Though he’s no longer a pastor at Oakland City Church, the church financially supports the new venture, called “Elevate.”

“The area [of town] we’re planting in is called ‘the bottoms,’ so the idea of Elevate is to bring people up out of the ‘bottom’ and let them know that they, too, are God’s children,” says Austin.

That won’t be easy.

“People are hurting, and they’ve seen some really bad examples of Christianity, or they’ve been burned, and are just kind of turned off [by faith]. And they’ve turned to their own devices,” says Quentin Richardson, one of the evangelists helping Austin. “That apathy is going to be a tough challenge.”

Richardson would know. He’s describing himself before Austin invited him to his Bible study at Oakland City.

“It always seemed like [the gospel] was coming from over my head, like people were talking down to me and selling me something that didn’t relate to me,” Richardson says. “But I always tell people, ‘Larry was a brother that looked like me, talked like me, and had a similar background…To hear him actually preach the Bible in the same way we could talk about a football game was just incredible to me. It made the Bible study come to life.”

Richardson became a disciple of the Bible study and then of Oakland City Church. Now he’s helping Austin make new disciples in much the same way.

Part of the same story

Austin sees this as an extension of the work God started at Oakland City Church.
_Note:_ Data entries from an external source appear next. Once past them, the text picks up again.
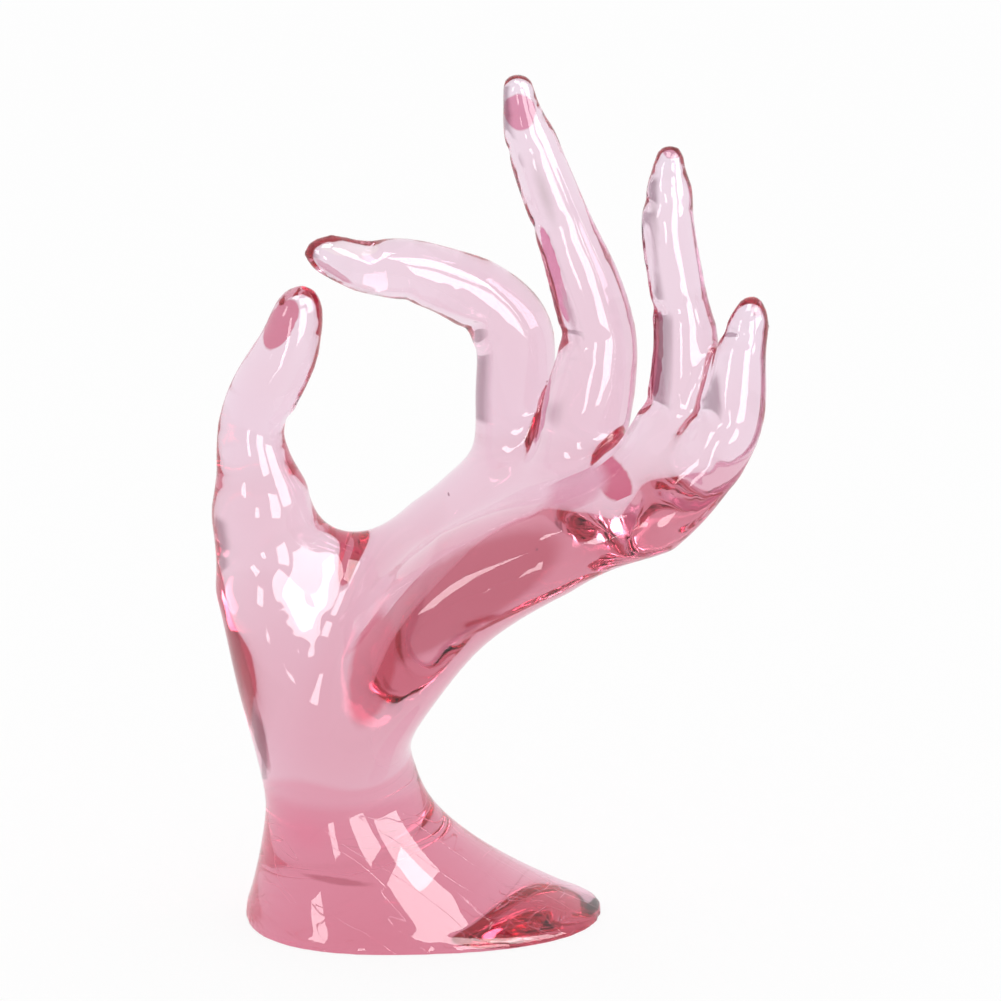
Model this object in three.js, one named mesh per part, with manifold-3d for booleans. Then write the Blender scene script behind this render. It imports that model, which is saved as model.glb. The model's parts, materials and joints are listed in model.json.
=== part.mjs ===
// A jewellery display cast in one piece in clear tinted resin. A left hand stands on its wrist,
// on a flared foot, and the tips of its thumb and index finger nearly close a ring.
// Rings slide down the fingers, and bracelets and chains hang over the hand.
// Sizes are millimetres, angles are degrees and +Z is up.
// The origin is the middle of the foot's flat underside. The palm faces -X, the foot's tail
// points to +X and the little finger is on the -Y side.
import * as THREE from "three";
import Module from "manifold-3d";

const wasm = await Module();
wasm.setup();

// The foot is an oval that flares out of the wrist: steep in front, with a long tail behind.
const FOOT_LENGTH = 69;
const FOOT_BREADTH = 52;
const FOOT_EGG = 0.1;
const FOOT_SQUARENESS = 2.4;
const FOOT_LIP = 2;
const FOOT_EDGE = 1;
const FLARE_HEIGHT = 29.4;
const FLARE_CURVE = 1.94;

// The wrist is an oval column that stands ahead of the foot's middle and ends in a dome.
const WRIST_DEPTH = 29;
const WRIST_BREADTH = 32;
const WRIST_SETBACK = 15.5;
const WRIST_TOP = 25;

// The forms of the palm, each along a few stations of a place and a half depth.
// The half breadth is PALM_BREADTH or THENAR_BREADTH times the half depth.
const PALM_BREADTH = 1.35;
const THENAR_BREADTH = 0.95;
const PALM_INWARD = [-0.65, -0.3, 0.7];
const THENAR_INWARD = [0.9, -0.1, 0.4];
const PALM_FORMS = {
  ulnar_edge: [
    [-15.6, -4, 39.3, 10.2], [-8.2, -6.5, 50, 10.2], [3.6, -9.5, 65.8, 9.5], [28.9, -14.5, 79, 7.9],
    [40.4, -16.5, 83, 7.2],
  ],
  ring_bone: [[-15, -2, 39.5, 9.6], [-3.6, -3, 52.4, 8.1], [11.6, -5, 66.6, 7.5], [38, -6.5, 84.2, 7.1]],
  middle_bone: [[-16.1, 2, 39, 9.8], [-5.6, 3.5, 52.2, 8.3], [7.8, 5.5, 65.8, 7.6], [28.6, 5.5, 85, 7.9]],
  index_bone: [[-17.2, 6, 37.3, 9.8], [-12.3, 9, 49.6, 9.3], [-4.6, 13, 61.5, 8.5], [17.5, 17, 83.5, 7.6]],
  thumb_bone: [[-20.5, 2, 33, 10.8], [-26.3, 4, 43.5, 11], [-29.7, 6, 60.6, 10.2], [-30.7, 6, 79.5, 8.3]],
  thumb_pad: [[-21, -4, 37, 9.5], [-25, -3.5, 49, 9.5], [-27.5, 0, 61, 8.8]],
  thumb_web: [[-30.3, 6, 76.5, 8], [-21.7, 8, 69, 7.2], [-11.2, 10.5, 66.9, 6.8], [1.3, 14, 69.3, 7]],
};

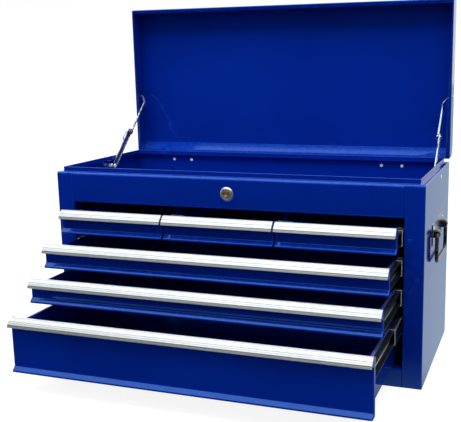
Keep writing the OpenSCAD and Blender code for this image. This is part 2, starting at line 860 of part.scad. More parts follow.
side_panel_left();
side_panel_right();
back_panel();
bottom_panel();
front_lock_panel();
bottom_rail();
till_floor();
drawer_divider_left();
drawer_divider_right();
rear_slide_posts();
cabinet_slide_rails();
cabinet_hinge_leaves();
hinge_pins();
cabinet_rivets();
stay_pivot_rivets();
lid_shell();
lid_hinge_leaves();
lid_rivets();
stay_arm_left();
stay_arm_right();
stay_rod_left();
stay_rod_right();
lock_housing();
lock_plug();
lock_cam();
handle_plate_left();
handle_plate_right();
handle_bail_left();
handle_bail_right();
drawer_box(top_left);  // top_left_drawer_box
drawer_front(top_left);  // top_left_drawer_front
drawer_pull(top_left);  // top_left_drawer_pull
drawer_runners(top_left);  // top_left_drawer_runners
slide_middles(top_left);  // top_left_slide_middles
drawer_box(top_centre);  // top_centre_drawer_box
drawer_front(top_centre);  // top_centre_drawer_front
drawer_pull(top_centre);  // top_centre_drawer_pull
drawer_runners(top_centre);  // top_centre_drawer_runners
slide_middles(top_centre);  // top_centre_slide_middles
drawer_box(top_right);  // top_right_drawer_box
drawer_front(top_right);  // top_right_drawer_front
drawer_pull(top_right);  // top_right_drawer_pull
drawer_runners(top_right);  // top_right_drawer_runners
slide_middles(top_right);  // top_right_slide_middles
drawer_box(upper);  // upper_drawer_box
drawer_front(upper);  // upper_drawer_front
drawer_pull(upper);  // upper_drawer_pull
drawer_runners(upper);  // upper_drawer_runners
slide_middles(upper);  // upper_slide_middles
drawer_box(middle);  // middle_drawer_box
drawer_front(middle);  // middle_drawer_front
drawer_pull(middle);  // middle_drawer_pull
drawer_runners(middle);  // middle_drawer_runners
slide_middles(middle);  // middle_slide_middles
drawer_box(bottom);  // bottom_drawer_box
drawer_front(bottom);  // bottom_drawer_front
drawer_pull(bottom);  // bottom_drawer_pull
drawer_runners(bottom);  // bottom_drawer_runners
slide_middles(bottom);  // bottom_slide_middles
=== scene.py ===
import json
import math
from functools import partial

import bmesh
import bpy
from mathutils import Matrix, Vector


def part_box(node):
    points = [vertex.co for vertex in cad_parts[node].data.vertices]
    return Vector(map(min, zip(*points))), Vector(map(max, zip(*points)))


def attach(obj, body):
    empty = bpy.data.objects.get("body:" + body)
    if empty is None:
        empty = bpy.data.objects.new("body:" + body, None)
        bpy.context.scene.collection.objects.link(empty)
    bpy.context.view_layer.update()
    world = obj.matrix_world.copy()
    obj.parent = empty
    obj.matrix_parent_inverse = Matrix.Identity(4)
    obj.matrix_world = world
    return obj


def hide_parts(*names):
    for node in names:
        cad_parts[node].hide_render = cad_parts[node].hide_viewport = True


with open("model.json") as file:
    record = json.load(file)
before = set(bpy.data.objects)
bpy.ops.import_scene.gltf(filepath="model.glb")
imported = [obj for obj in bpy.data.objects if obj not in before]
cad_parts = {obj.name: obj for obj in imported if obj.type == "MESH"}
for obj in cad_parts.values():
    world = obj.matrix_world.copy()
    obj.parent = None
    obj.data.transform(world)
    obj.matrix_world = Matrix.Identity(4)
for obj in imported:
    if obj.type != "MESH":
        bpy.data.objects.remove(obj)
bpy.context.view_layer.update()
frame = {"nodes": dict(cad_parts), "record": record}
cadNodes = frame["nodes"]
bodyOfNode = {n: b for b, names in frame["record"]["behaviour"]["bodies"].items() for n in names}
slotOfNode = {s["node"]: s["material_slot"] for s in frame["record"]["subparts"]}
drawers = ["top_left", "top_centre", "top_right", "upper", "middle", "bottom"]
print("frame loaded:", len(cadNodes), "nodes")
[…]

“When we started Oakland, there was more people from up the hill…but God eventually brought in people from the flats too,” he says. “So maybe this time it will be the opposite.

“If the gospel is true, we’re all part of the same story. The church and the Spirit are at work to restore all of humanity, so if we can get people back into the storyline, we may be different from each other, but we’ll start seeing each other as brothers and sisters.”

Pray for further unity in the city of Oakland and other cities with deep cultural divides.

Consider the cross-cultural misunderstandings that exist in your context and work to overcome them.